Karine Miermont
Grace l’intrépide Gallimard, 160 p., 16 euros
Grace est une prostituée nigériane travaillant au bois de Vincennes, dont Karine Miermont raconte la terrible histoire, sans pathos. L’ambition est d’accueillir une parole entendue dans toute sa vérité, sa terrible joie, ses douleurs, dans une double graphie distinguant la voix de la narratrice de celle de la femme qui vend son corps pour rembourser soixante-dix mille euros de dettes. Le regard sans condescendance est celui d’une soeur. Mais ce qui pourrait s’apparenter à un simple reportage sur une femme ayant vécu l’enfer depuis le départ de son village natal, les routes de la migration étant jonchées de cadavres et de viols, est surtout un éloge du récit, voire du conte, comme forme permettant de dire au plus proche le destin d’un être soumis à l’impossible. À travers le portrait de Grace, qui n’existe pas, mais qui est la synthèse de femmes rencontrées par la romancière lors de son enquête sur l’esclavage moderne, Karine Miermont, dont le livre est très informé – « La traite des êtres humains dans le monde, principalement pour la prostitution, est la deuxième activité criminelle après les armes et devant la drogue » –, alerte sur les conditions de vie de femmes considérées comme des ressources à exploiter pour leur famille et leur pays.
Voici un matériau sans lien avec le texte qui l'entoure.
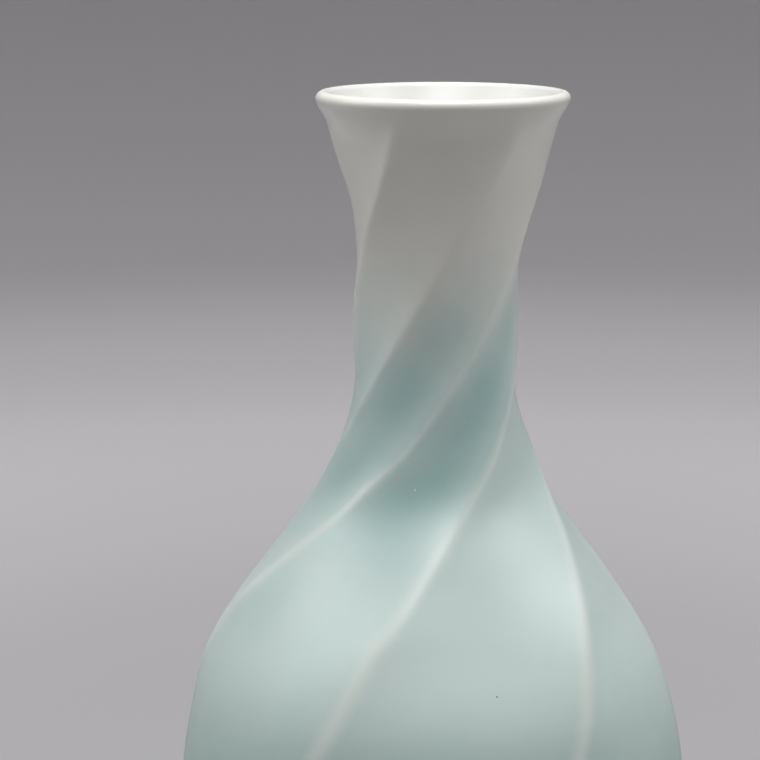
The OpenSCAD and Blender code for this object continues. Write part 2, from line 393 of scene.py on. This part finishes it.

Grace est une fiction, mais la force de son dire est considérable, laissant souvent le lecteur sidéré par l’enfer qu’elle décrit avec d’autant plus de force que le ton est sobre. La violence exercée sur le corps des femmes n’est pas nouvelle, mais pour Grace, qui n’a pas oublié le Cantique des Cantiques, un chemin de beauté reste possible entre hommes et femmes. Dans ce livre à la douloureuse lumière, « tout est vrai parce que tout est faux ». Comme au bois. Comme lorsque la vie parvient à traverser la mort.